Material to process start
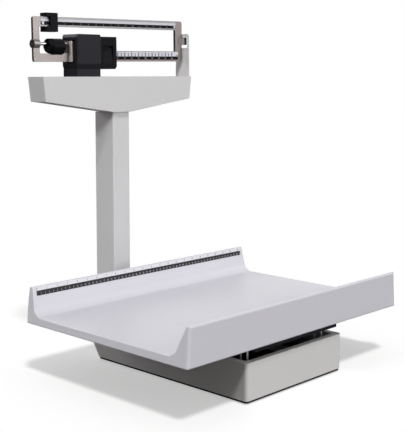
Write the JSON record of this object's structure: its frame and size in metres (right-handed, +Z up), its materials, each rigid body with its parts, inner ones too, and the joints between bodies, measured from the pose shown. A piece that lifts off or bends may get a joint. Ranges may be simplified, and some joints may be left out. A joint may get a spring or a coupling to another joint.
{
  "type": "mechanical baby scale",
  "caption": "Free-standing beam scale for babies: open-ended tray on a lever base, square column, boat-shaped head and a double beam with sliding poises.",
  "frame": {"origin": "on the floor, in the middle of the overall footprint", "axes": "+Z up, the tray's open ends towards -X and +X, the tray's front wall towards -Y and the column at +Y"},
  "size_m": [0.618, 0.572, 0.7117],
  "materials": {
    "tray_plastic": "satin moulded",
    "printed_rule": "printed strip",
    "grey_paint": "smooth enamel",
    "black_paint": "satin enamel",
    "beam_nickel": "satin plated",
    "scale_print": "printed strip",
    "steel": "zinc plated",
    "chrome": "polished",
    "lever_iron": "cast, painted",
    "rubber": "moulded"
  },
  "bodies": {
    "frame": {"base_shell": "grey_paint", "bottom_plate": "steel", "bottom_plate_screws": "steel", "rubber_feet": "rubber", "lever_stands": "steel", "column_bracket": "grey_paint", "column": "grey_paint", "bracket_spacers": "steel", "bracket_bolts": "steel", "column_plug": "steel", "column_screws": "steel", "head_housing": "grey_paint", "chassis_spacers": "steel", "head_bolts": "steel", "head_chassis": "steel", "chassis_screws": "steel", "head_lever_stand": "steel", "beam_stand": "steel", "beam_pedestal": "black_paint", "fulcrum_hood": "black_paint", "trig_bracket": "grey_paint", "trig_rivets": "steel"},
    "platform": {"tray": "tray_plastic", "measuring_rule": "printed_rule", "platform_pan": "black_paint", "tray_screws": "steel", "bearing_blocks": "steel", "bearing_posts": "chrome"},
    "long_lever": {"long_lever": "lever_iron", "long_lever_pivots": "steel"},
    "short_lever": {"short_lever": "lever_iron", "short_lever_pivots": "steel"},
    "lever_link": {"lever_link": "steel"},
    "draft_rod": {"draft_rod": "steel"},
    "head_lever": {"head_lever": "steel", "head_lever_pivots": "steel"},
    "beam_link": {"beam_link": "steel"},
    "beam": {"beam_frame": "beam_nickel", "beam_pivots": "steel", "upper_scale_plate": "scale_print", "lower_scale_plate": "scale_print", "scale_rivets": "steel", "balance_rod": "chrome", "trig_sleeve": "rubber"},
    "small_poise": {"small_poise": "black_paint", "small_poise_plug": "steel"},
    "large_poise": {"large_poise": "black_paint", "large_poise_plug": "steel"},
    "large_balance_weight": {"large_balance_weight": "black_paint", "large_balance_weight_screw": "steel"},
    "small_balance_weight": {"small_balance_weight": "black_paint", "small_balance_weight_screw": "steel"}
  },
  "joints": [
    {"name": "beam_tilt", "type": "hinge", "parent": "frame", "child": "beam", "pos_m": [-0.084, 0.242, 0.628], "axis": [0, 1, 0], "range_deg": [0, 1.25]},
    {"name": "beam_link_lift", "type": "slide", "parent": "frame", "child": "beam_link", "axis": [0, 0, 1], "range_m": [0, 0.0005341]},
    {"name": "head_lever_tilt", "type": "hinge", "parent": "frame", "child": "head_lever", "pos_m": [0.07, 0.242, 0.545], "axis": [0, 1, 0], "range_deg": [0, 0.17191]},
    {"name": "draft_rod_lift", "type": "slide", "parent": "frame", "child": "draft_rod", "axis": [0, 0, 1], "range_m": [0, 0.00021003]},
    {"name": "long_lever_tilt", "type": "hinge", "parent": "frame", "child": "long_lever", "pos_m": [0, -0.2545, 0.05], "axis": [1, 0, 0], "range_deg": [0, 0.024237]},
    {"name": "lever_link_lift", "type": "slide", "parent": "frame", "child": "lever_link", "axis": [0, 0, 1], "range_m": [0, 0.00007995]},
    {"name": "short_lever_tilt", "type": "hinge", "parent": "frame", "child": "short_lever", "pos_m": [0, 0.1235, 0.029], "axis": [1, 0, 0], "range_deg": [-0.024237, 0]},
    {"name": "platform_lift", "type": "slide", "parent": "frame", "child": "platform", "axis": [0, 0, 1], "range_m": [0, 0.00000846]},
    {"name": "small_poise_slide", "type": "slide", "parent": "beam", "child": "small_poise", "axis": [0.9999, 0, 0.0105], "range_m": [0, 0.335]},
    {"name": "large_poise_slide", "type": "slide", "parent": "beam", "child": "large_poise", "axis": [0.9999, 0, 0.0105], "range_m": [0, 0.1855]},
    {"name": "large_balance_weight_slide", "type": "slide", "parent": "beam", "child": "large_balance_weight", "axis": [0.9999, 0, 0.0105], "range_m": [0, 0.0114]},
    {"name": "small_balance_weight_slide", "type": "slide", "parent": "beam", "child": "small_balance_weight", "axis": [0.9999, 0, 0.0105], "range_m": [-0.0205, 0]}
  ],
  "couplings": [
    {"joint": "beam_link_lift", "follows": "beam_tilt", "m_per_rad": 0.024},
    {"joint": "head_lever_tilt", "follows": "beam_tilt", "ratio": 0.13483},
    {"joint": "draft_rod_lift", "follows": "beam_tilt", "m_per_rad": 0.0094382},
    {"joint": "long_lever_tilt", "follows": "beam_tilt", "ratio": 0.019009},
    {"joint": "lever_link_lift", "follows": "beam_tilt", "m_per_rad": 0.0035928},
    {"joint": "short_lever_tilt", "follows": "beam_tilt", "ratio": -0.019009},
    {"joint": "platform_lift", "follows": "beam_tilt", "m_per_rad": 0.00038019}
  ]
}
Material to process end
Material to process start
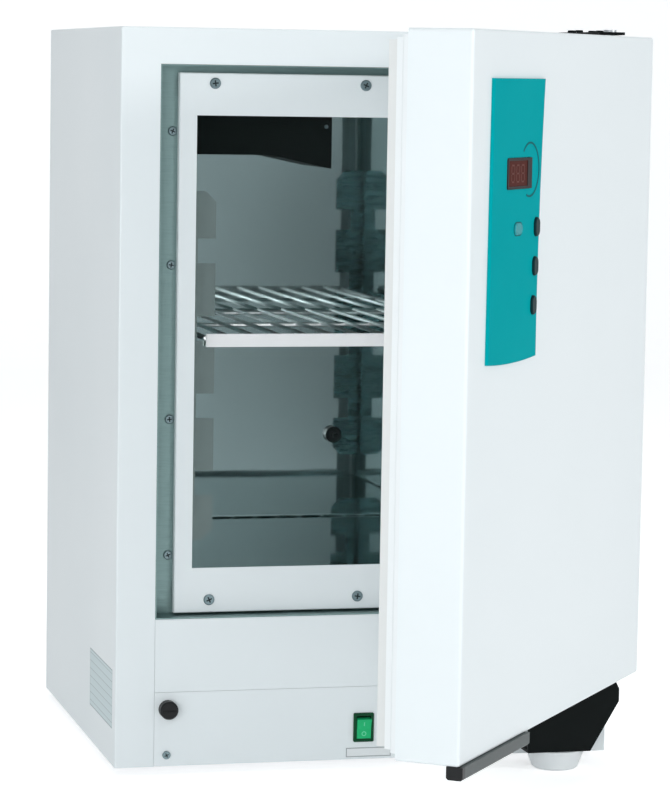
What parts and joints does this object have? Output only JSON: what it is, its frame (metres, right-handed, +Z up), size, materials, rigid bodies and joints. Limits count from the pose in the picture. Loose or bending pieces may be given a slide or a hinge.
Material to process end
→ Exercise description: Copy each line from the data above that includes "materials".

→ Task answer:
Write the JSON record of this object's structure: its frame and size in metres (right-handed, +Z up), its materials, each rigid body with its parts, inner ones too, and the joints between bodies, measured from the pose shown. A piece that lifts off or bends may get a joint. Ranges may be simplified, and some joints may be left out. A joint may get a spring or a coupling to another joint.
  "materials": {
What parts and joints does this object have? Output only JSON: what it is, its frame (metres, right-handed, +Z up), size, materials, rigid bodies and joints. Limits count from the pose in the picture. Loose or bending pieces may be given a slide or a hinge.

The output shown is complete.